LISTING:

_____

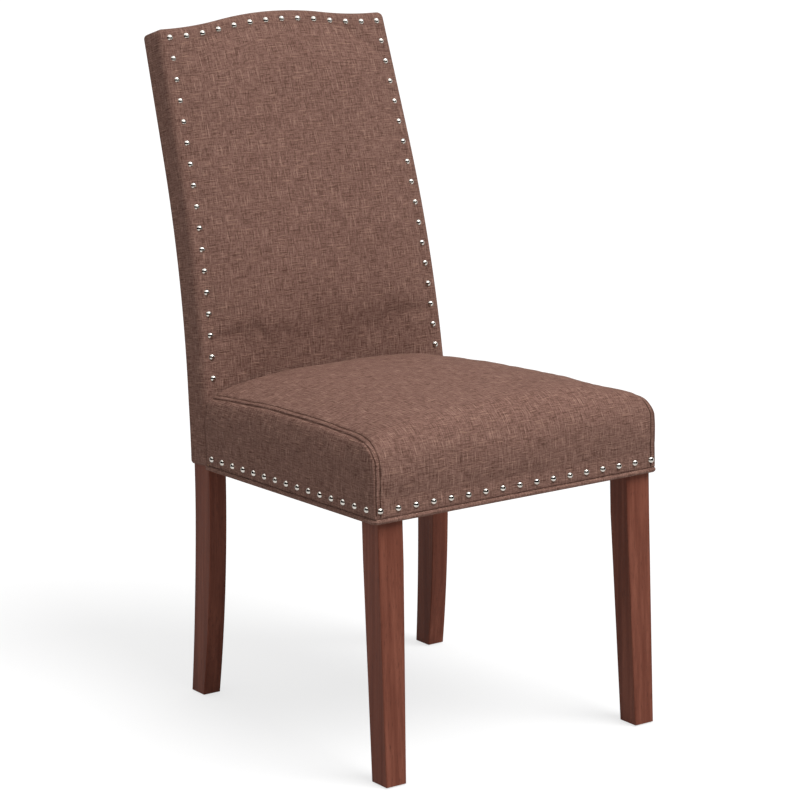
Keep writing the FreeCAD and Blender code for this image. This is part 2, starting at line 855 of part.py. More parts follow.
# Dowels: those of the left side are mirrored to the right
rail_core = rail_inset + rail_thickness / 2
along_rail = Vec(seat_taper, 1, 0).normalize()
leg_dowels = dowel_pair(Vec(-leg_in, rail_core, rail_middle), ACROSS, UP)
rail_front_end = Vec(-seat_half(leg_rear, rail_core), leg_rear, rail_middle)
leg_dowels += dowel_pair(rail_front_end, along_rail, UP)
rail_rear_end = Vec(-seat_half(frame_rear, rail_core), frame_rear, rail_middle)
post_dowels = dowel_pair(rail_rear_end, along_rail, UP)
rear_rail_end = Vec(post_width - post_seat_out, frame_rear + rail_thickness / 2, rail_middle)
post_dowels += dowel_pair(rear_rail_end, ACROSS, UP)
leg_dowels = to_chair(leg_dowels)
post_dowels = to_chair(post_dowels)
back_dowels = []
for run in (shoulder_run - crest_rail_height / 2, middle_rail_run, lower_rail_run):
    middle = on_back(0, post_front + back_rail_thickness / 2, run)
    middle.x = post_width - post_outer(middle.z)
    up_back = on_back(0, 0, run + 1) - on_back(0, 0, run)
    back_dowels += dowel_pair(middle, ACROSS, up_back)
seat_dowel_places = leg_dowels + post_dowels
seat_dowel_places += mirror_places(seat_dowel_places)
back_dowel_places = back_dowels + mirror_places(back_dowels)
nodes["seat_frame_dowels"] = group(dowel_solids(seat_dowel_places))
nodes["back_frame_dowels"] = group(dowel_solids(back_dowel_places))
seat_dowel_holes = dowel_holes(seat_dowel_places)
back_dowel_holes = dowel_holes(back_dowel_places)

# Corner blocks with their screws, and the bolts of the front legs
leg_corner = Vec(-leg_in, leg_rear, 0)
rear_corner = Vec(-seat_half(frame_rear, rail_inside), frame_rear, 0)
inside_rails = footprint(rail_inside, rail_inside, 0, rail_height)
front_block = seat_to_chair(bar_block(leg_corner, 1, block_stand_off).common(inside_rails))
rear_block = seat_to_chair(bar_block(rear_corner, -1, rear_block_stand_off).common(inside_rails))
rear_block = rear_block.cut(back_layer(post_front, beyond / 3, 0, back_run))
bar_reach = (block_stand_off + block_thickness / 2) * math.sqrt(2)
rear_bar_reach = (rear_block_stand_off + block_thickness / 2) * math.sqrt(2)
front_screw_x = -leg_in + bar_reach + leg_rear - rail_inside
side_gap = seat_half(leg_rear, rail_inside) - leg_in
front_screw_y = leg_rear + bar_reach + side_gap
rear_screw_x = rear_corner.x + rear_bar_reach
rear_screw_y = rear_corner.y - rear_bar_reach
screws = to_chair([
    (Vec(front_screw_x, rail_inside + screw_sink, rail_middle), Vec(0, -1, 0)),
    (Vec(screw_sink - seat_half(front_screw_y, rail_inside), front_screw_y, rail_middle),
     Vec(-1, 0, 0)),
    (Vec(rear_screw_x, frame_rear - screw_sink, rail_middle), Vec(0, 1, 0)),
    (Vec(screw_sink - seat_half(rear_screw_y, rail_inside), rear_screw_y, rail_middle),
     Vec(-1, 0, 0)),
])
screws += mirror_places(screws)
nodes["corner_block_screws"] = group([screw_at(*place) for place in screws])
screw_holes = [screw_clearance(*place) for place in screws]

diagonal = Vec(1, 1, 0).normalize()
washer_seat = leg_corner + diagonal * (block_stand_off + block_thickness) + UP * rail_middle
nut_seat = washer_seat + diagonal * washer_thickness
bolt_start = leg_corner - diagonal * bolt_in_leg + UP * rail_middle
bolt_length = (nut_seat - bolt_start).Length + nut_height + bolt_end
leg_bolt = seat_to_chair(rod(bolt_start, diagonal, bolt_length, bolt_diameter))
bolt_room = seat_to_chair(
    rod(bolt_start, diagonal, bolt_length, bolt_diameter + 2 * fit_clearance))
washer = rod(washer_seat, diagonal, washer_thickness, washer_diameter)
washer = washer.cut(
    rod(washer_seat, diagonal, washer_thickness, bolt_diameter + 2 * fit_clearance))
washer = seat_to_chair(washer)
nut = seat_to_chair(hexagon_nut(nut_seat, diagonal))
nodes["leg_bolts"] = group([leg_bolt, mirrored(leg_bolt)])
nodes["leg_bolt_washers"] = group([washer, mirrored(washer)])
nodes["leg_bolt_nuts"] = group([nut, mirrored(nut)])
bolt_rooms = [bolt_room, mirrored(bolt_room)]

# Floor glides under the feet
foot_slab = block(-beyond, beyond, -beyond, beyond, 0, glide_thickness + 1)
plain_post = make_post()
plain_leg = make_front_leg()
feet = {
    "front": plain_leg.common(foot_slab).optimalBoundingBox(False).Center,
    "rear": plain_post.common(foot_slab).optimalBoundingBox(False).Center,
}
glides = {place: make_glide(centre) for place, centre in feet.items()}
pin_holes = []
for centre in feet.values():
    start = Vec(centre.x, centre.y, 0)
    hole = rod(start, UP, glide_thickness + glide_pin_length + hole_overrun,
               glide_pin_diameter + 2 * fit_clearance)
    pin_holes += [hole, mirrored(hole)]

# Staples and dust cover
staples = [seat_to_chair(make_staple(*place)) for place in staple_places()]
nodes["dust_cover_staples"] = group(staples)
nodes["dust_cover"] = seat_to_chair(make_dust_cover()).cut(staples)

# Frame, left pieces and their mirror images
plain = {
    "rear_post": plain_post,
    "front_leg": plain_leg,
    "seat_rail": make_side_rail(),
    "corner_block_front": front_block,
    "corner_block_rear": rear_block,
    "floor_glide_front": glides["front"],
    "floor_glide_rear": glides["rear"],
}
bored = {
    "rear_post": seat_dowel_holes + back_dowel_holes + pin_holes,
    "front_leg": seat_dowel_holes + bolt_rooms + pin_holes + front_holes,
    "seat_rail": seat_dowel_holes + screw_holes + staples,
    "corner_block_front": screw_holes + bolt_rooms,
    "corner_block_rear": screw_holes,
}
nailed = {
    "rear_post": back_holes,
    "front_leg": side_holes,
    "seat_rail": side_holes,
}
for name, shape in plain.items():
    for side in ("left", "right"):
        piece = shape if side == "left" else mirrored(shape)
        holes = bored.get(name, []) + nailed.get(name, {}).get(side, [])
        near = [hole for hole in holes if hole.BoundBox.intersect(piece.BoundBox)]
        nodes[name + "_" + side] = piece.cut(near) if near else piece
front_rail = seat_to_chair(make_front_rail())
nodes["seat_rail_front"] = front_rail.cut(
    seat_dowel_holes + screw_holes + front_holes + staples)
rear_slab = seat_to_chair(block(-beyond, beyond, 0, beyond, 0, rail_height))
rear_rail = rail_between_posts(rail_thickness, rear_slab)
nodes["seat_rail_rear"] = rear_rail.cut(seat_dowel_holes + screw_holes + staples)
nodes["crest_rail"] = make_crest_rail().cut(back_dowel_holes + row_holes)
rail_runs = {"back_rail_middle": middle_rail_run, "back_rail_lower": lower_rail_run}
for name, run in rail_runs.items():
    rail = rail_between_posts(back_rail_thickness, back_slab(run, back_rail_height))
    nodes[name] = rail.cut(back_dowel_holes)

# Seat straps, foam, wadding and cover
strap_places = spread(
    seat_cross_strap_inset, seat_length - seat_cross_strap_inset, seat_cross_straps)
crosswise = [crosswise_strap(y) for y in strap_places]
strap_reach = seat_half(seat_length, rail_inside) - seat_long_strap_inset
lengthwise = []
for index, x in enumerate(spread(-strap_reach, strap_reach, seat_long_straps)):
    strap = woven_strap(x, index % 2 == 0, strap_places, rail_inside - strap_grip,
                        frame_rear + strap_grip)
    lengthwise.append(strap)
nodes["seat_straps_crosswise"] = seat_to_chair(group(crosswise))
nodes["seat_straps_lengthwise"] = seat_to_chair(group(lengthwise))

padding = seat_form(cloth, 0, padding_bottom)
between_panels = footprint(cloth, -seat_band_height, -seat_band_height, 2 * seat_side_height)
padding = padding.common(between_panels)
above_rails = block(-beyond, beyond, -beyond, beyond, rail_height, beyond)
foam = padding.common(above_rails).cut(crosswise + lengthwise)
nodes["seat_foam"] = seat_to_chair(foam)
beside_rails = block(-beyond, beyond, -beyond, beyond, welt_diameter, rail_height)
wadding = padding.common(beside_rails).cut(footprint(rail_inset, rail_inset, -1, beyond))
wadding_holes = front_holes + side_holes["left"] + side_holes["right"]
nodes["seat_wadding"] = seat_to_chair(wadding).cut(wadding_holes)

centre_panel = seat_form(0, cloth, welt_diameter)
centre_panel = centre_panel.cut(seat_form(cloth, 0, padding_bottom))
under_rear = block(-beyond, beyond, seat_length - 2 * cloth, beyond, 0, rail_height + 2 * cloth)
centre_panel = seat_to_chair(centre_panel.cut(under_rear))
nodes["seat_cover_centre"] = centre_panel.cut(front_holes)
outward = Vec(-1, seat_taper, 0).normalize()
side_face = Part.Face(seat_section(-1, 0, cloth, welt_diameter))
side_panel = seat_to_chair(side_face.extrude(outward * cloth))
nodes["seat_cover_left"] = side_panel.cut(side_holes["left"])
nodes["seat_cover_right"] = mirrored(side_panel).cut(side_holes["right"])
nodes["seat_welt"] = seat_to_chair(make_welt())

# Back straps, foam, board and covers
strap_runs = spread(lower_rail_run + strap_width, shoulder_run - 2 * strap_width, back_straps)
nodes["back_straps"] = group([back_strap(run) for run in strap_runs])
foam_rear = post_front - back_strap_thickness - soft_clearance
nodes["back_foam"] = back_pad(cloth).cut(back_layer(foam_rear, beyond / 3, 0, back_run))

cover_start = run_at_height(back_cover_bottom) / 2
below_cover = block(-beyond, beyond, -beyond, beyond, 0, back_cover_bottom)
hollow = back_body(cloth, cloth, board_rear + post_depth, 0)
inside_cover = back_body(0, 0, board_rear, cover_start).fuse(back_pad(0))
inside_cover = inside_cover.cut(hollow).cut(back_pad(cloth)).cut(below_cover)
seat_room = block(-beyond, beyond, -beyond, beyond, 0, seat_rear_top - seat_tuck)
seat_room = seat_room.common(back_layer(-beyond / 3, post_front + soft_clearance, 0, back_run))
inside_cover = inside_cover.cut(seat_room)
all_back_holes = row_holes + [nail_hole(*place) for place in left_column + right_column]
nodes["back_cover_inside"] = inside_cover.cut(all_back_holes)
board = back_body(cloth + cloth_ease, post_rear, board_rear, cover_start)
nodes["back_board"] = board.cut(below_cover)
outside_cover = back_body(0, board_rear, back_rear, cover_start)
nodes["back_cover_outside"] = outside_cover.cut(below_cover)

# The origin is the middle of the chair's box on the floor
boxes = [shape.optimalBoundingBox(False) for shape in nodes.values()]
middle_y = (min(box.YMin for box in boxes) + max(box.YMax for box in boxes)) / 2
os.makedirs("parts", exist_ok=True)
for name, shape in nodes.items():
    shape.translate(Vec(0, -middle_y, 0))
    shape.exportStep("parts/" + name + ".step")
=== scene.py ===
import math

import bmesh
import bpy
from mathutils import Matrix, Vector, noise
from mathutils.kdtree import KDTree


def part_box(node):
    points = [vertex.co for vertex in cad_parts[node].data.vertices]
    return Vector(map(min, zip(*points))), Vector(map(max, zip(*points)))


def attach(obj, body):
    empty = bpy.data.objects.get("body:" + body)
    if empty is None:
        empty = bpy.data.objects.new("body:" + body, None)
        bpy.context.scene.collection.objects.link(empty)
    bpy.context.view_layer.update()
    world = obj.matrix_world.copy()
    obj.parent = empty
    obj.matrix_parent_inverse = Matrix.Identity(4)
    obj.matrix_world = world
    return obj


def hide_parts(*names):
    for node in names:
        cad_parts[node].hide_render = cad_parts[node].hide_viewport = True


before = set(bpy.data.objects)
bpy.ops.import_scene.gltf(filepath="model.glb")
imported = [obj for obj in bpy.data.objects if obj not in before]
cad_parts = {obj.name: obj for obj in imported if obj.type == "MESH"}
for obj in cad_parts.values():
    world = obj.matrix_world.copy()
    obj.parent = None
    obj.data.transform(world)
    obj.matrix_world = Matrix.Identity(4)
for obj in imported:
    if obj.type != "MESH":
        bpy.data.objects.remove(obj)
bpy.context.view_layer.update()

# Upholstered dining chair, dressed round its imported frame. Lengths are in metres.
# The chair faces -Y, left is its -X side, and the floor is at Z = 0.
# The seat has a frame of its own, tilted by the seat's slope, with its origin on the
# centre line, at the front of the seat cloth and the underside of the front rail.

# Camera, as the photograph was taken: where it stood, how it was turned, and its lens
camera_place = Vector((-2.6763, -3.6999, 1.5221))
camera_yaw = 36.15
camera_pitch = 13.17
camera_sensor = 36.0
camera_lens = 143.46
camera_shift = (-0.0004, 0.0011)

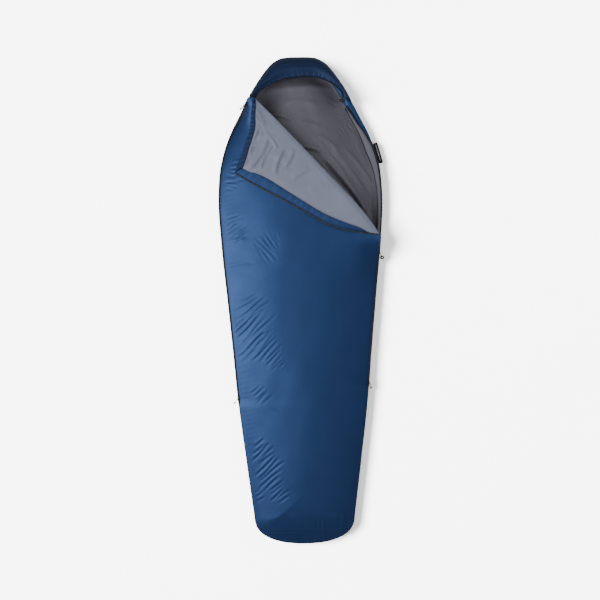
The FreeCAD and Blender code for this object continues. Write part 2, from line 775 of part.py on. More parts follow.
doc.recompute()
for item in doc.Objects:
    if "Invalid" in item.State or "Error" in item.State:
        raise RuntimeError(f"{item.Label} is {item.State}")
    if item.TypeId == "PartDesign::Pocket":
        removed = item.BaseFeature.Shape.Volume - item.Shape.Volume
        if removed < 0.1:
            raise RuntimeError(f"{item.Label} removes nothing")
for item in parts:
    shape = item.Shape
    if shape.isNull() or not shape.isValid() or not shape.Solids:
        raise RuntimeError(f"{item.Label} has no valid solid")
    path = f"parts/{item.Label}.step"
    shape.exportStep(path)
    box = shape.BoundBox
    print(
        f"{item.Label:22s} solids {len(shape.Solids)}  volume {shape.Volume / 1000:10.2f} cm3"
        f"  x {box.XMin:7.1f} {box.XMax:7.1f}  y {box.YMin:7.1f} {box.YMax:7.1f}"
        f"  z {box.ZMin:6.1f} {box.ZMax:6.1f}"
    )
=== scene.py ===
import math

import bmesh
import bpy
import numpy as np
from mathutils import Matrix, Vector


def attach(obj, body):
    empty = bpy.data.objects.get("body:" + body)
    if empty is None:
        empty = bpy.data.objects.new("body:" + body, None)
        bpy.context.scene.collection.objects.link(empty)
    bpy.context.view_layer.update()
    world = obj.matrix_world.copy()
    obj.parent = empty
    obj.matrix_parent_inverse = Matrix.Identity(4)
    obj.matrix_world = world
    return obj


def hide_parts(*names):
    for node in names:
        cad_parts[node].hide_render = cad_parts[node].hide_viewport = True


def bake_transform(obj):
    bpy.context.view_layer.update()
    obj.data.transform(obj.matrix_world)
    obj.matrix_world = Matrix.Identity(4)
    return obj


# A mummy sleeping bag. Lengths below are in millimetres and become metres in make_mesh().
# x: towards the open zip, y: towards the hood, z: up; s: distance from the foot end.

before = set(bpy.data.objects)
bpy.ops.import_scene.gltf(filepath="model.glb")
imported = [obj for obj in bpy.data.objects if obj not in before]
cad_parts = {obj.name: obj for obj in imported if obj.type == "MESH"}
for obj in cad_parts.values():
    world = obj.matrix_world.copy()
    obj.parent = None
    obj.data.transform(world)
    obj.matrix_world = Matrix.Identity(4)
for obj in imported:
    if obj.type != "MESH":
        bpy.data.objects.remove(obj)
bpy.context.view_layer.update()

MM = 0.001
LENGTH = 2100.0
HALF = LENGTH / 2
SEAM = 48.0  # height of the side seams above the floor
EDGE = 1.5  # shells stop this far inside the zip's outer line
ZIP_SPLIT = 1262  # where the right zip's slider stands, from the foot end; open beyond it
ZIP_NECK = 1905  # where the left zip ends at the neck
SHEET = 0.8  # thickness of a lining
TAPE_THICK = 0.9
UP = np.array([0, 0, 1.0])

# ---- curves and small helpers


def smooth(t):
    t = np.clip(t, 0, 1)
    return t * t * (3 - 2 * t)


def smooth_curve(points, step=3.0):
    """A curve through the points, with chord-length tangents, sampled every few millimetres."""
    pts = np.array(points, float)
    pts = np.vstack([2 * pts[0] - pts[1], pts, 2 * pts[-1] - pts[-2]])
    out = []
    for i in range(1, len(pts) - 2):
        p0, p1, p2, p3 = pts[i - 1], pts[i], pts[i + 1], pts[i + 2]
        d0, d1, d2 = (max(np.linalg.norm(b - a), 1e-6) for a, b in ((p0, p1), (p1, p2), (p2, p3)))
        m1 = (p1 - p0) / d0 * d1 * d1 / (d0 + d1) + (p2 - p1) / (d0 + d1) * d0
        m2 = (p2 - p1) / (d1 + d2) * d2 + (p3 - p2) / d2 * d1 * d1 / (d1 + d2)
        t = np.linspace(0, 1, max(2, int(d1 / step)) + 1)[:-1, None]
        at_ends = (2 * t**3 - 3 * t**2 + 1) * p1 + (t**3 - 2 * t**2 + t) * m1
        out.append(at_ends + (3 * t**2 - 2 * t**3) * p2 + (t**3 - t**2) * m2)
    out.append(pts[-2][None])
    return np.vstack(out)


def along(curve, u):
    """Points of a sampled curve at shares u of its length."""
    seg = np.linalg.norm(np.diff(curve, axis=0), axis=1)
    run = np.concatenate([[0], np.cumsum(seg)])
    u = np.asarray(u) * run[-1]
    return np.stack([np.interp(u, run, curve[:, k]) for k in range(curve.shape[1])], -1)


def length_of(curve):
    return np.linalg.norm(np.diff(curve, axis=0), axis=1).sum()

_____

Repeat verbatim the opening run of entries, ending with the line that contains "back_dowel_holes = dowel_holes(back_dowel_places)".

EXPECTED ANSWER:
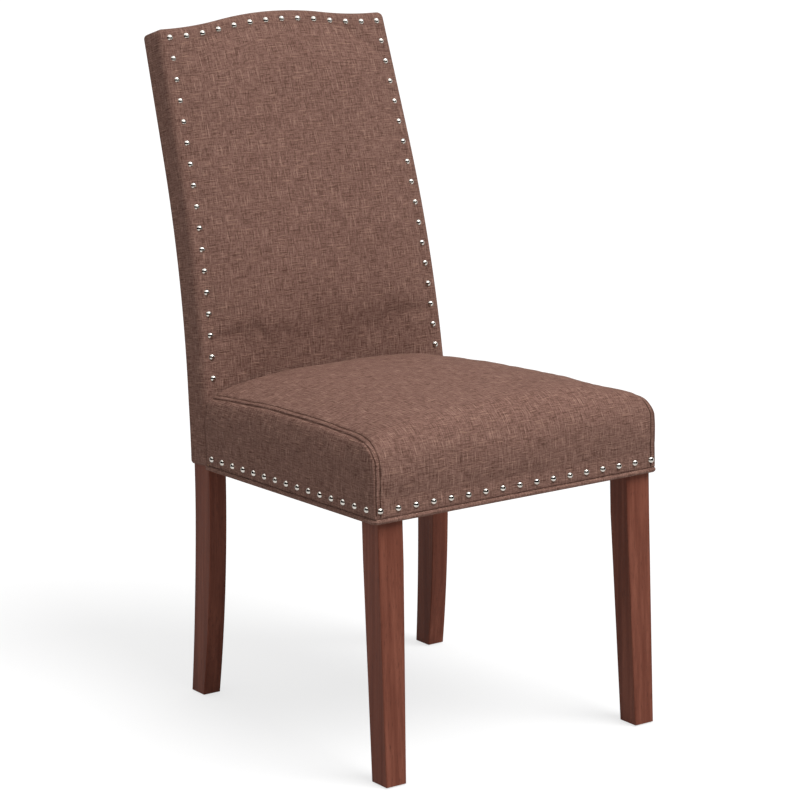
Keep writing the FreeCAD and Blender code for this image. This is part 2, starting at line 855 of part.py. More parts follow.
# Dowels: those of the left side are mirrored to the right
rail_core = rail_inset + rail_thickness / 2
along_rail = Vec(seat_taper, 1, 0).normalize()
leg_dowels = dowel_pair(Vec(-leg_in, rail_core, rail_middle), ACROSS, UP)
rail_front_end = Vec(-seat_half(leg_rear, rail_core), leg_rear, rail_middle)
leg_dowels += dowel_pair(rail_front_end, along_rail, UP)
rail_rear_end = Vec(-seat_half(frame_rear, rail_core), frame_rear, rail_middle)
post_dowels = dowel_pair(rail_rear_end, along_rail, UP)
rear_rail_end = Vec(post_width - post_seat_out, frame_rear + rail_thickness / 2, rail_middle)
post_dowels += dowel_pair(rear_rail_end, ACROSS, UP)
leg_dowels = to_chair(leg_dowels)
post_dowels = to_chair(post_dowels)
back_dowels = []
for run in (shoulder_run - crest_rail_height / 2, middle_rail_run, lower_rail_run):
    middle = on_back(0, post_front + back_rail_thickness / 2, run)
    middle.x = post_width - post_outer(middle.z)
    up_back = on_back(0, 0, run + 1) - on_back(0, 0, run)
    back_dowels += dowel_pair(middle, ACROSS, up_back)
seat_dowel_places = leg_dowels + post_dowels
seat_dowel_places += mirror_places(seat_dowel_places)
back_dowel_places = back_dowels + mirror_places(back_dowels)
nodes["seat_frame_dowels"] = group(dowel_solids(seat_dowel_places))
nodes["back_frame_dowels"] = group(dowel_solids(back_dowel_places))
seat_dowel_holes = dowel_holes(seat_dowel_places)
back_dowel_holes = dowel_holes(back_dowel_places)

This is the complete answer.